May 3, 2018 / 8:39 PM / in a year

Vonovia offers $1.1 billion for Sweden's Victoria Park, trumping Starwood

FRANKFURT/BERLIN (Reuters) - Germany’s Vonovia (VNAn.DE) made a $1.08 billion cash offer on Thursday for Swedish real estate company Victoria Park AB (VICPA.ST), outbidding Starwood Capital Group and stoking a scramble for assets in Europe’s hot property market.

The new headquarters of German real estate company Vonovia SE, a member of the German DAX-30 stock market index, is pictured in Bochum, Germany, April 24, 2018, before Vonovia's annual shareholders meeting in Bochum, May 9, 2018. REUTERS/Wolfgang Rattay

Vonovia said it was offering 9.56 billion Swedish crowns ($1.08 billion) for Victoria Park, which owns 14,000 units in Stockholm, Gothenburg and Malmo

Low interest rates have fuelled interest in real estate among investors searching for higher returns and companies looking to bulk up.

Since going public in 2013 Vonovia has grown into Germany’s biggest residential property company by swallowing up smaller rivals and has expanded outside its home market, snapping up Austria’s Conwert and Buwog.

The German firm said it was attracted by Sweden’s regulated rental market and a fragmented housing sector ripe for consolidation.

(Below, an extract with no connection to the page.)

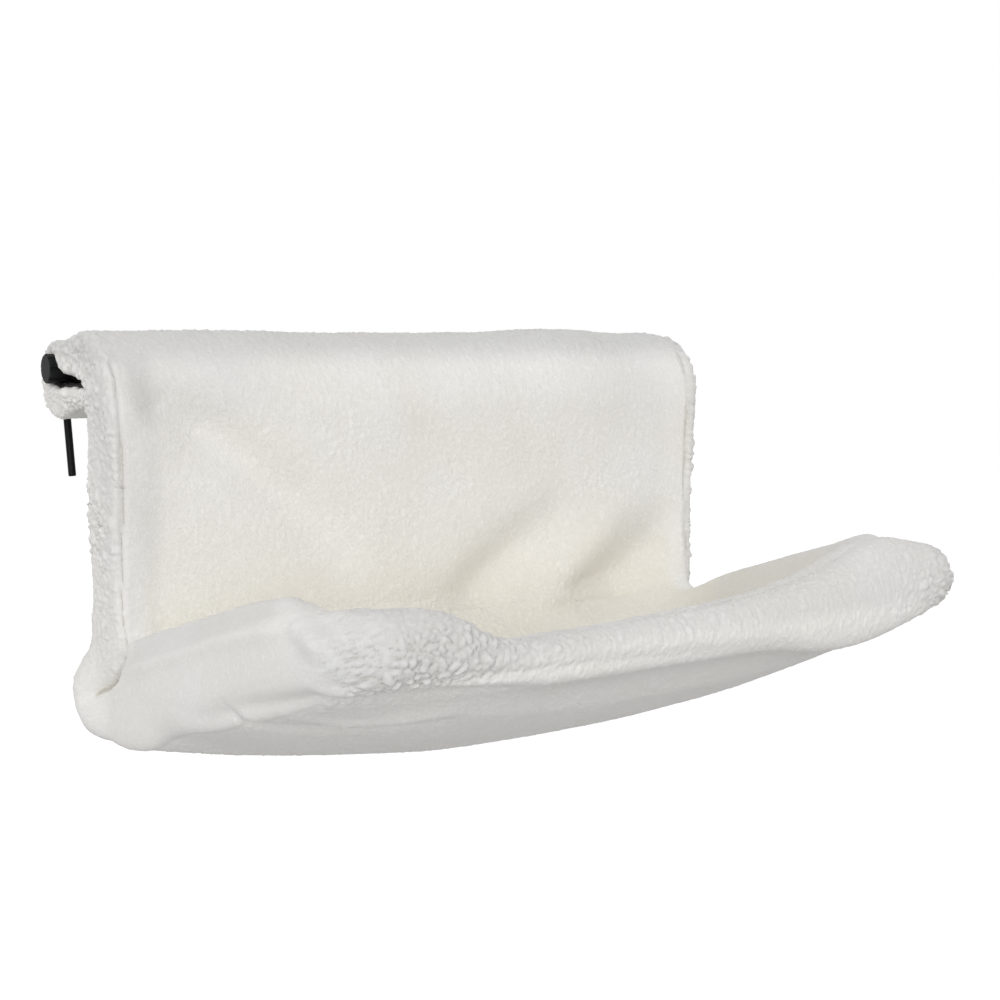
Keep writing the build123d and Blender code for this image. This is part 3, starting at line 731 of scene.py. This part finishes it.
def fleece_height(points, folded_left, seam_line):
    """Height of the pile over the cloth, in mm, and the painted shade at each place: darker deep among
    the tufts, along the seam and in the tuck.
    """
    coarse, stand, bold = pile_map(points)
    napped = points * NAP
    small = curls(napped, SMALL_PITCH)
    fine = curls(napped + FINE_SHIFT, FINE_PITCH)
    large = curls(points + LARGE_SHIFT, LARGE_PITCH)
    fluffy = SMALL_TALL * small + FINE_TALL * fine
    curly = LARGE_TALL * large + SMALL_ON_LARGE * small
    height = (fluffy * (1 - coarse) + curly * coarse) * stand
    tuft_shade = small * (1 - coarse) + large * coarse
    seam_shade_mask = near_line(folded_left, seam_line, SEAM_SHADE_WIDE)
    tuck = near_line(folded_left, seam_line[-TUCK_SPOTS:], TUCK_SHADE_WIDE)
    least = LEAST_LIT - COARSE_GAPS * coarse - BOLD_GAPS * bold
    return height, (least + (1 - least) * tuft_shade) * (1 - SEAM_SHADE * seam_shade_mask) * (1 - TUCK_SHADE * tuck)


# Zones of the painted shade, written as those of the pile
INSIDE_X, INSIDE_U, INSIDE_N = (200, 214), (248, 268), (-25, -10)
HOLLOW_SHADE_Y, HOLLOW_SHADE_BELOW = (-68, -50), (60, 150)
ROLL_U, ROLL_N, ROLL_LEFT_X = (250, 285), (-30, -18), (40, 150)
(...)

“We are very excited about entering the Swedish market for the first time, and we are particularly happy that we identified Victoria Park as a company that follows the same business principles,” Vonovia CEO Rolf Buch said.

Despite increased competition for portfolios, Buch said he expected rising demand for apartments as people flocked to big cities to support prices and rents, especially in Germany and Sweden where there remained a lot of catch-up potential.

Vonovia said its offer represented an 11.8 percent premium to Starwood’s rival offer, which valued the company at roughly 8.68 billion crowns.

Buch told journalists he was in “good talks” with Starwood and that it would not come to a bidding war. Victoria Park’s board had recommended shareholders reject Starwood’s approach, saying it did not reflect the company’s value. On Thursday, its bid committee voiced support for Vonovia’s offer.

Investors representing 37 percent of Victoria Park’s voting capital have agreed to accept Vonovia’s offer, it said. The offer runs until around June 18, and was contingent on securing more than 50 percent of voting shares.

Vonovia, which is offering 38 crowns in cash for Victoria Park’s common shares, after the market close raised 995.8 million euros in a placement of 26 million new shares, funds which it said would be used in connection with the takeover.

Victoria Park closed up 9.7 percent at 38.50 crowns while Vonovia’s stock closed down 2.6 percent at 40.81 euros.


Sweden has been an attractive property market for the past two decades, as property prices rose quickly, fuelling fears of a housing bubble. But prices have dipped in recent months on a surge in building and tougher mortgage repayment rules aimed at curbing high household debt.

Vonovia’s latest foreign venture is part of a European expansion drive. In March, it completed a 5.2 billion euro deal to buy Austrian peer Buwog and has flagged interest in further cross-border acquisitions in Sweden or the Netherlands.

Rules forbidding listed companies owning social housing remain an obstacle to its ambitions in France.

Rival Starwood has also been seeking to expand, making offers for minority stakes in Austria’s CA Immo (CAIV.VI) and Immofinanz (IMFI.VI) as it seeks assets in central and eastern Europe. Immofinanz has rebuffed Starwood’s offer as too low.

Vonovia’s Buch said he believed listed companies would have the upper hand over private equity because of their scale and lower cost of capital.

Separately, Vonovia also reported results for the first quarter and raised its 2018 guidance for funds from operations (FFO 1), a measure of recurring free cash flow, to 1.03 billion to 1.05 billion euros from 960 to 980 million euros.

It said it expected the Victoria Park deal to be accretive to core profit by 2019.